**TO BE DONE**
Your task is to write out the complete listing exactly as it is shown.

**INFORMATION SHOWN**

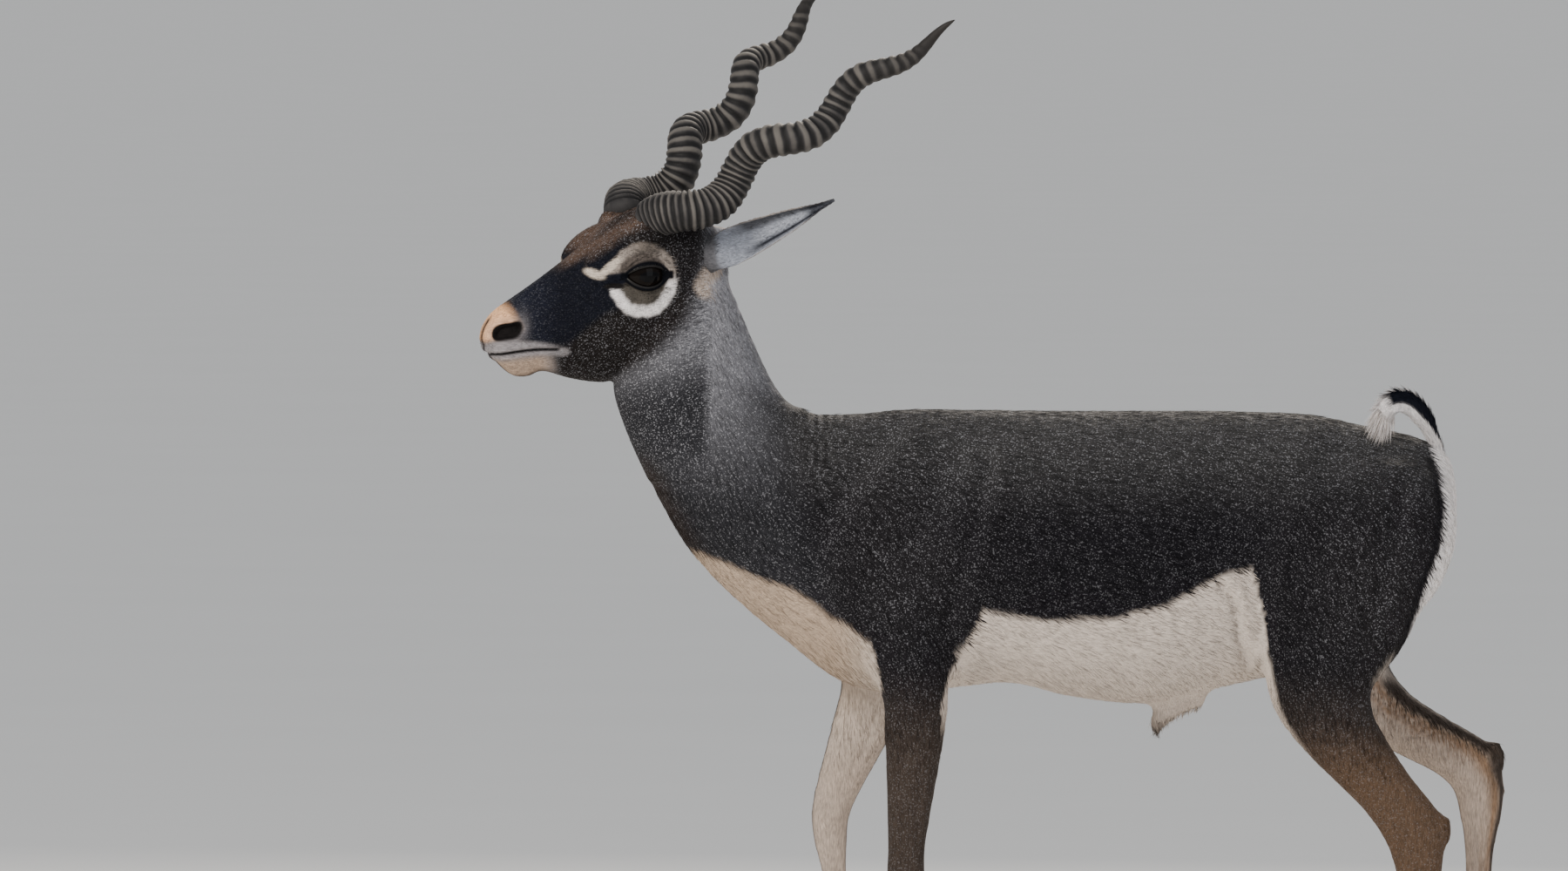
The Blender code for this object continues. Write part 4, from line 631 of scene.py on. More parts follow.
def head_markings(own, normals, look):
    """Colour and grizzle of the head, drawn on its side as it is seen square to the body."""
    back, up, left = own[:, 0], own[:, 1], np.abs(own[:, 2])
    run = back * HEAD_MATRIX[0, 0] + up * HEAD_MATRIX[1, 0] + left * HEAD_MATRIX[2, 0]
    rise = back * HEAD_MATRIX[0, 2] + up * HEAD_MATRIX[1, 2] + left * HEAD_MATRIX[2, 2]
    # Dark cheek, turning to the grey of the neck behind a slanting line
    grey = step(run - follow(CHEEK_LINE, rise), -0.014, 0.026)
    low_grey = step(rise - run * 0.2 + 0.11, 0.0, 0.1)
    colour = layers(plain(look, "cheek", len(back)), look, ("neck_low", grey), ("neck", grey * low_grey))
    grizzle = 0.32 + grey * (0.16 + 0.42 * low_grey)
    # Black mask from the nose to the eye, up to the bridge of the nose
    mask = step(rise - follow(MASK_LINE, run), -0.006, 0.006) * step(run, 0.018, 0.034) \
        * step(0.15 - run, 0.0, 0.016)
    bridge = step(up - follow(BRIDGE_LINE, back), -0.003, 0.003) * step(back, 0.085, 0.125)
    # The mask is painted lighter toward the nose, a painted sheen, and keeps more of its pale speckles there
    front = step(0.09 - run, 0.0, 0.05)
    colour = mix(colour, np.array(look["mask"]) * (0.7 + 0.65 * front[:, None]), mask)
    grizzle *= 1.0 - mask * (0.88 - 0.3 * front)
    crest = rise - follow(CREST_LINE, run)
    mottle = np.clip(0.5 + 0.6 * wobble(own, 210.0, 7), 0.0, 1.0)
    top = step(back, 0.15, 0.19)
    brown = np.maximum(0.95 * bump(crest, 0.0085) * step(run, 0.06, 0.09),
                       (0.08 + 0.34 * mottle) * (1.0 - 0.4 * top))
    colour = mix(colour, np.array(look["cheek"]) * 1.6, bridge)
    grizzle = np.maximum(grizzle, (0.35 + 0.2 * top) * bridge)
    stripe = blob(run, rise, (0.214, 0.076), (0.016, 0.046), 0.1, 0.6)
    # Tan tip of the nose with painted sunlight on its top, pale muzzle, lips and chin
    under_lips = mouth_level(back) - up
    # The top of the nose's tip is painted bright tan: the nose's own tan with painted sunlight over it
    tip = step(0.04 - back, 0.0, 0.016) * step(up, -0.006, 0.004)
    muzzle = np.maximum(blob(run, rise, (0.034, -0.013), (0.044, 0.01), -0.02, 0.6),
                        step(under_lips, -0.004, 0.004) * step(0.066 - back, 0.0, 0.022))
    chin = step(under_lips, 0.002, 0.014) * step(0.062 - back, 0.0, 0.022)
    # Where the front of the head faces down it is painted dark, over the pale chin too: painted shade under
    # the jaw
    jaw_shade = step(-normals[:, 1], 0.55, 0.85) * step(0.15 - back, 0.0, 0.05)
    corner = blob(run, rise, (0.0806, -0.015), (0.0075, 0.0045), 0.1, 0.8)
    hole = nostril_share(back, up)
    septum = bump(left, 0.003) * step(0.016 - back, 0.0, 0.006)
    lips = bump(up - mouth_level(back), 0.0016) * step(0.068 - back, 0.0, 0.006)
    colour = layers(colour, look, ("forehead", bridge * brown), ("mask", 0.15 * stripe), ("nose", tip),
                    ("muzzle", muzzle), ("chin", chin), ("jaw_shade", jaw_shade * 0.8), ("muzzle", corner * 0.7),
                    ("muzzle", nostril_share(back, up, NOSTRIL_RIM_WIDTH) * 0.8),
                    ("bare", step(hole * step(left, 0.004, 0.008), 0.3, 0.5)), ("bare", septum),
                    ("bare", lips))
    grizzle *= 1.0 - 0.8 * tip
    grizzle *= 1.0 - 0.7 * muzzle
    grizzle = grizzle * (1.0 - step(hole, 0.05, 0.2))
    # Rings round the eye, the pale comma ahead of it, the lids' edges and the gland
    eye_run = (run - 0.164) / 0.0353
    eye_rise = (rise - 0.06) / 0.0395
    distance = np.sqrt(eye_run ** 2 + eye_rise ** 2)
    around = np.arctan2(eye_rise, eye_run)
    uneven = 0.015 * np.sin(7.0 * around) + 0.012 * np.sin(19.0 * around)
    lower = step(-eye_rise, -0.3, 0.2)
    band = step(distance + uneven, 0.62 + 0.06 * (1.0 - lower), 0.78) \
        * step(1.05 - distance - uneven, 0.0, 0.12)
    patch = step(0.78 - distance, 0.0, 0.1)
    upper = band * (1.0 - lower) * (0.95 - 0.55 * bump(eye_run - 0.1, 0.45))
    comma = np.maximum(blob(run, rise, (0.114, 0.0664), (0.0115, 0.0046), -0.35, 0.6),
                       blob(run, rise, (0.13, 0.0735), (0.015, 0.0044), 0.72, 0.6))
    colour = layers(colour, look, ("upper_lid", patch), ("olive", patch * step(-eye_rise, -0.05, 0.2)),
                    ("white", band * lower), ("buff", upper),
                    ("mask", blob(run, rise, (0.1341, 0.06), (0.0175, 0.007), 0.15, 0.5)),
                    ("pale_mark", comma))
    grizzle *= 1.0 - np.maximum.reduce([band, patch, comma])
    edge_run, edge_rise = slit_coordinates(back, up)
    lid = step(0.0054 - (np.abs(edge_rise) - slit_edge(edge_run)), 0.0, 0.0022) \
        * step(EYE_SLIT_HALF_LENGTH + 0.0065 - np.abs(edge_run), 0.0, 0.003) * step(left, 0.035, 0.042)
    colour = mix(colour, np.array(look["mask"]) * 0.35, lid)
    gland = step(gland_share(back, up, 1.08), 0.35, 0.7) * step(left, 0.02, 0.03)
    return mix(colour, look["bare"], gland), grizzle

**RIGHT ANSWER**
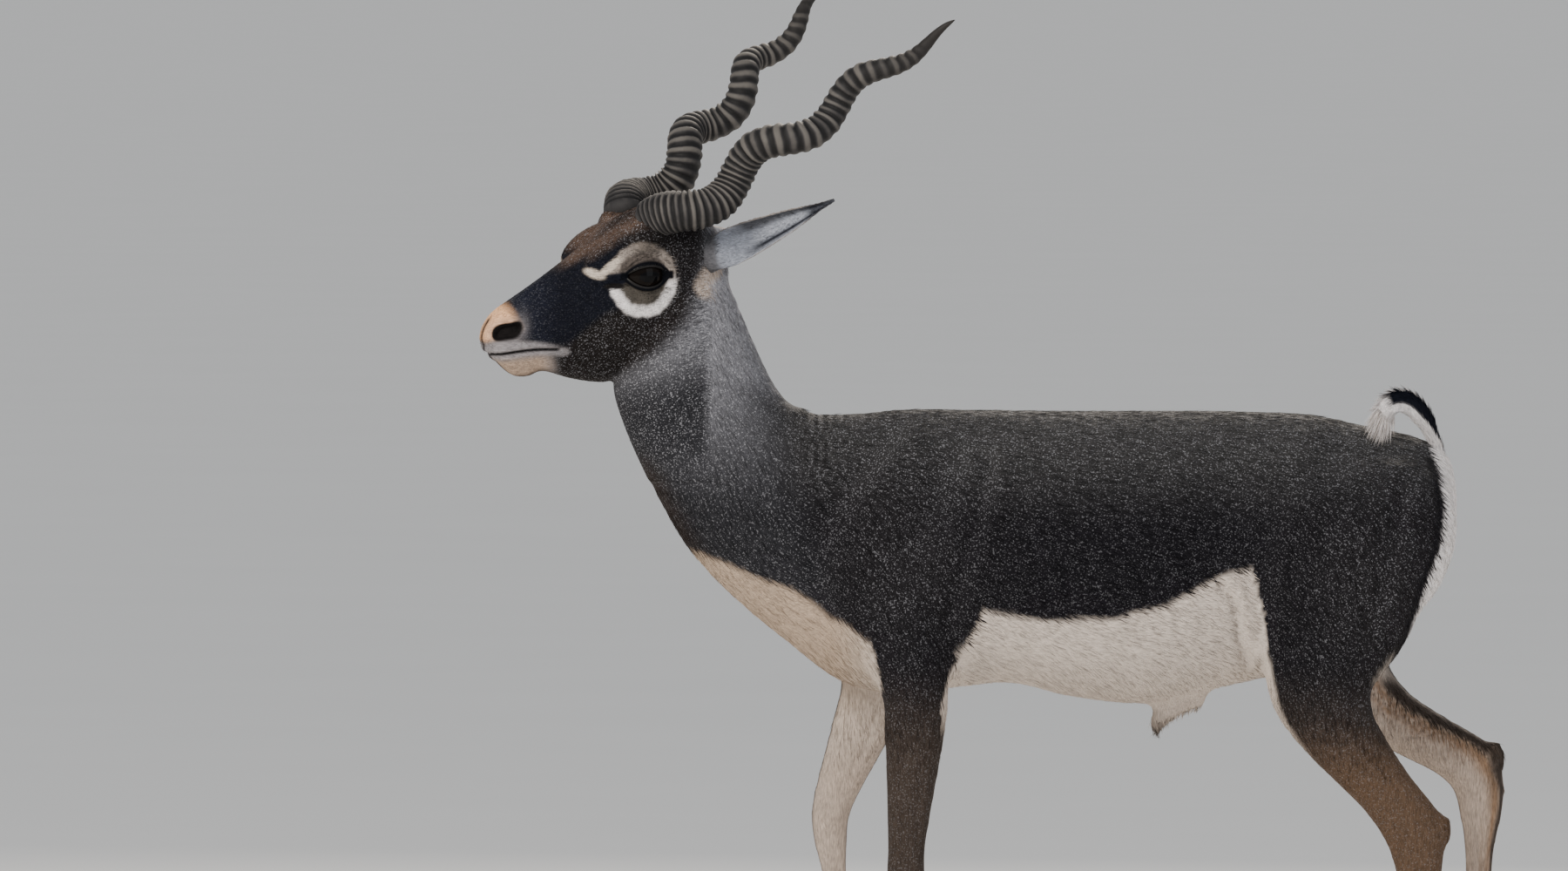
The Blender code for this object continues. Write part 4, from line 631 of scene.py on. More parts follow.
def head_markings(own, normals, look):
    """Colour and grizzle of the head, drawn on its side as it is seen square to the body."""
    back, up, left = own[:, 0], own[:, 1], np.abs(own[:, 2])
    run = back * HEAD_MATRIX[0, 0] + up * HEAD_MATRIX[1, 0] + left * HEAD_MATRIX[2, 0]
    rise = back * HEAD_MATRIX[0, 2] + up * HEAD_MATRIX[1, 2] + left * HEAD_MATRIX[2, 2]
    # Dark cheek, turning to the grey of the neck behind a slanting line
    grey = step(run - follow(CHEEK_LINE, rise), -0.014, 0.026)
    low_grey = step(rise - run * 0.2 + 0.11, 0.0, 0.1)
    colour = layers(plain(look, "cheek", len(back)), look, ("neck_low", grey), ("neck", grey * low_grey))
    grizzle = 0.32 + grey * (0.16 + 0.42 * low_grey)
    # Black mask from the nose to the eye, up to the bridge of the nose
    mask = step(rise - follow(MASK_LINE, run), -0.006, 0.006) * step(run, 0.018, 0.034) \
        * step(0.15 - run, 0.0, 0.016)
    bridge = step(up - follow(BRIDGE_LINE, back), -0.003, 0.003) * step(back, 0.085, 0.125)
    # The mask is painted lighter toward the nose, a painted sheen, and keeps more of its pale speckles there
    front = step(0.09 - run, 0.0, 0.05)
    colour = mix(colour, np.array(look["mask"]) * (0.7 + 0.65 * front[:, None]), mask)
    grizzle *= 1.0 - mask * (0.88 - 0.3 * front)
    crest = rise - follow(CREST_LINE, run)
    mottle = np.clip(0.5 + 0.6 * wobble(own, 210.0, 7), 0.0, 1.0)
    top = step(back, 0.15, 0.19)
    brown = np.maximum(0.95 * bump(crest, 0.0085) * step(run, 0.06, 0.09),
                       (0.08 + 0.34 * mottle) * (1.0 - 0.4 * top))
    colour = mix(colour, np.array(look["cheek"]) * 1.6, bridge)
    grizzle = np.maximum(grizzle, (0.35 + 0.2 * top) * bridge)
    stripe = blob(run, rise, (0.214, 0.076), (0.016, 0.046), 0.1, 0.6)
    # Tan tip of the nose with painted sunlight on its top, pale muzzle, lips and chin
    under_lips = mouth_level(back) - up
    # The top of the nose's tip is painted bright tan: the nose's own tan with painted sunlight over it
    tip = step(0.04 - back, 0.0, 0.016) * step(up, -0.006, 0.004)
    muzzle = np.maximum(blob(run, rise, (0.034, -0.013), (0.044, 0.01), -0.02, 0.6),
                        step(under_lips, -0.004, 0.004) * step(0.066 - back, 0.0, 0.022))
    chin = step(under_lips, 0.002, 0.014) * step(0.062 - back, 0.0, 0.022)
    # Where the front of the head faces down it is painted dark, over the pale chin too: painted shade under
    # the jaw
    jaw_shade = step(-normals[:, 1], 0.55, 0.85) * step(0.15 - back, 0.0, 0.05)
    corner = blob(run, rise, (0.0806, -0.015), (0.0075, 0.0045), 0.1, 0.8)
    hole = nostril_share(back, up)
    septum = bump(left, 0.003) * step(0.016 - back, 0.0, 0.006)
    lips = bump(up - mouth_level(back), 0.0016) * step(0.068 - back, 0.0, 0.006)
    colour = layers(colour, look, ("forehead", bridge * brown), ("mask", 0.15 * stripe), ("nose", tip),
                    ("muzzle", muzzle), ("chin", chin), ("jaw_shade", jaw_shade * 0.8), ("muzzle", corner * 0.7),
                    ("muzzle", nostril_share(back, up, NOSTRIL_RIM_WIDTH) * 0.8),
                    ("bare", step(hole * step(left, 0.004, 0.008), 0.3, 0.5)), ("bare", septum),
                    ("bare", lips))
    grizzle *= 1.0 - 0.8 * tip
    grizzle *= 1.0 - 0.7 * muzzle
    grizzle = grizzle * (1.0 - step(hole, 0.05, 0.2))
    # Rings round the eye, the pale comma ahead of it, the lids' edges and the gland
    eye_run = (run - 0.164) / 0.0353
    eye_rise = (rise - 0.06) / 0.0395
    distance = np.sqrt(eye_run ** 2 + eye_rise ** 2)
    around = np.arctan2(eye_rise, eye_run)
    uneven = 0.015 * np.sin(7.0 * around) + 0.012 * np.sin(19.0 * around)
    lower = step(-eye_rise, -0.3, 0.2)
    band = step(distance + uneven, 0.62 + 0.06 * (1.0 - lower), 0.78) \
        * step(1.05 - distance - uneven, 0.0, 0.12)
    patch = step(0.78 - distance, 0.0, 0.1)
    upper = band * (1.0 - lower) * (0.95 - 0.55 * bump(eye_run - 0.1, 0.45))
    comma = np.maximum(blob(run, rise, (0.114, 0.0664), (0.0115, 0.0046), -0.35, 0.6),
                       blob(run, rise, (0.13, 0.0735), (0.015, 0.0044), 0.72, 0.6))
    colour = layers(colour, look, ("upper_lid", patch), ("olive", patch * step(-eye_rise, -0.05, 0.2)),
                    ("white", band * lower), ("buff", upper),
                    ("mask", blob(run, rise, (0.1341, 0.06), (0.0175, 0.007), 0.15, 0.5)),
                    ("pale_mark", comma))
    grizzle *= 1.0 - np.maximum.reduce([band, patch, comma])
    edge_run, edge_rise = slit_coordinates(back, up)
    lid = step(0.0054 - (np.abs(edge_rise) - slit_edge(edge_run)), 0.0, 0.0022) \
        * step(EYE_SLIT_HALF_LENGTH + 0.0065 - np.abs(edge_run), 0.0, 0.003) * step(left, 0.035, 0.042)
    colour = mix(colour, np.array(look["mask"]) * 0.35, lid)
    gland = step(gland_share(back, up, 1.08), 0.35, 0.7) * step(left, 0.02, 0.03)
    return mix(colour, look["bare"], gland), grizzle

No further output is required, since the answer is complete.